### DATASET EXTRACT

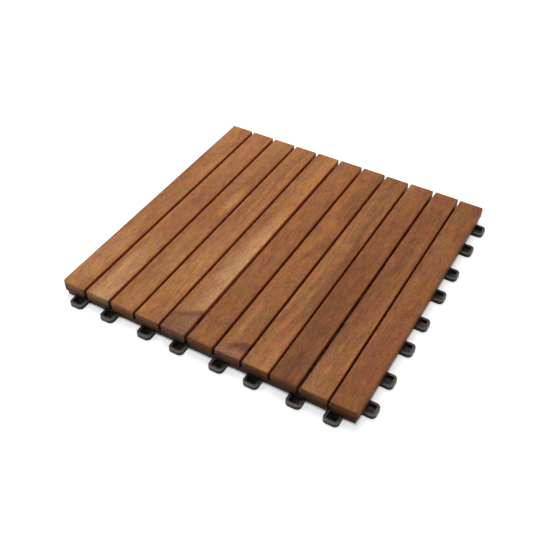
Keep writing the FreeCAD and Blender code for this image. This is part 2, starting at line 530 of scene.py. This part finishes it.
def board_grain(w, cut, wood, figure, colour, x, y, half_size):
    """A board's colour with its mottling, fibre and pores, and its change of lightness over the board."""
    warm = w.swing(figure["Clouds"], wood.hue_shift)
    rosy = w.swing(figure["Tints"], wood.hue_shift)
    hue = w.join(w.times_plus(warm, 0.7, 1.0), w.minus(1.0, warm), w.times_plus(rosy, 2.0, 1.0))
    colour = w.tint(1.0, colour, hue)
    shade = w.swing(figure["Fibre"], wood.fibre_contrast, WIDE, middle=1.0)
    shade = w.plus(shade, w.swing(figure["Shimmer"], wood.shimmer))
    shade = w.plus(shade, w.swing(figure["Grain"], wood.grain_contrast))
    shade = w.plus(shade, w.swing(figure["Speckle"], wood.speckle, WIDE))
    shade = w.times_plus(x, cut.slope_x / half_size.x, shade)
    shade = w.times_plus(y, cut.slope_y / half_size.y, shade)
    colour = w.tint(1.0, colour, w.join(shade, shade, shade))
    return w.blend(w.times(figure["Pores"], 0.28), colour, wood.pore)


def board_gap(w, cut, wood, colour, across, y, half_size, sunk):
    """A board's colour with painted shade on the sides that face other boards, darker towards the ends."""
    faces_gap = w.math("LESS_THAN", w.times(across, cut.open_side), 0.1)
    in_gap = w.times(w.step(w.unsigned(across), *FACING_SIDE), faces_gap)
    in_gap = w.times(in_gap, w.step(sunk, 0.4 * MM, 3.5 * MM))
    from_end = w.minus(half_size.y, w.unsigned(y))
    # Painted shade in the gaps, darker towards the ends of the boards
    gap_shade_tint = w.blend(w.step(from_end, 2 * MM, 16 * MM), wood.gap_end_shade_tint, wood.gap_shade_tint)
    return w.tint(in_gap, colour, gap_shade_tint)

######

GIVEN EXERCISE:
Make an exact copy of the material above.

COMPLETED TASK:
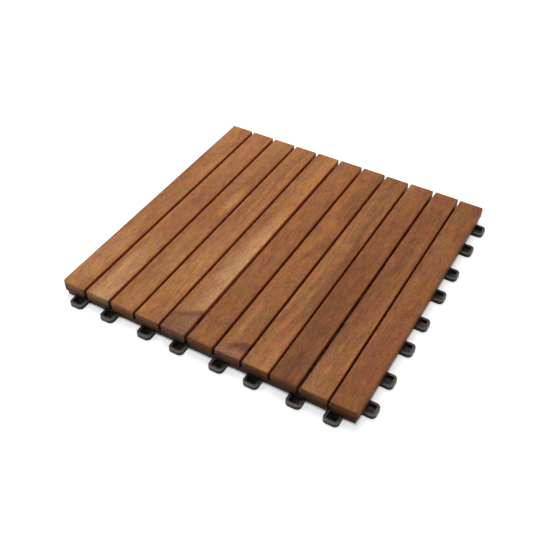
Keep writing the FreeCAD and Blender code for this image. This is part 2, starting at line 530 of scene.py. This part finishes it.
def board_grain(w, cut, wood, figure, colour, x, y, half_size):
    """A board's colour with its mottling, fibre and pores, and its change of lightness over the board."""
    warm = w.swing(figure["Clouds"], wood.hue_shift)
    rosy = w.swing(figure["Tints"], wood.hue_shift)
    hue = w.join(w.times_plus(warm, 0.7, 1.0), w.minus(1.0, warm), w.times_plus(rosy, 2.0, 1.0))
    colour = w.tint(1.0, colour, hue)
    shade = w.swing(figure["Fibre"], wood.fibre_contrast, WIDE, middle=1.0)
    shade = w.plus(shade, w.swing(figure["Shimmer"], wood.shimmer))
    shade = w.plus(shade, w.swing(figure["Grain"], wood.grain_contrast))
    shade = w.plus(shade, w.swing(figure["Speckle"], wood.speckle, WIDE))
    shade = w.times_plus(x, cut.slope_x / half_size.x, shade)
    shade = w.times_plus(y, cut.slope_y / half_size.y, shade)
    colour = w.tint(1.0, colour, w.join(shade, shade, shade))
    return w.blend(w.times(figure["Pores"], 0.28), colour, wood.pore)


def board_gap(w, cut, wood, colour, across, y, half_size, sunk):
    """A board's colour with painted shade on the sides that face other boards, darker towards the ends."""
    faces_gap = w.math("LESS_THAN", w.times(across, cut.open_side), 0.1)
    in_gap = w.times(w.step(w.unsigned(across), *FACING_SIDE), faces_gap)
    in_gap = w.times(in_gap, w.step(sunk, 0.4 * MM, 3.5 * MM))
    from_end = w.minus(half_size.y, w.unsigned(y))
    # Painted shade in the gaps, darker towards the ends of the boards
    gap_shade_tint = w.blend(w.step(from_end, 2 * MM, 16 * MM), wood.gap_end_shade_tint, wood.gap_shade_tint)
    return w.tint(in_gap, colour, gap_shade_tint)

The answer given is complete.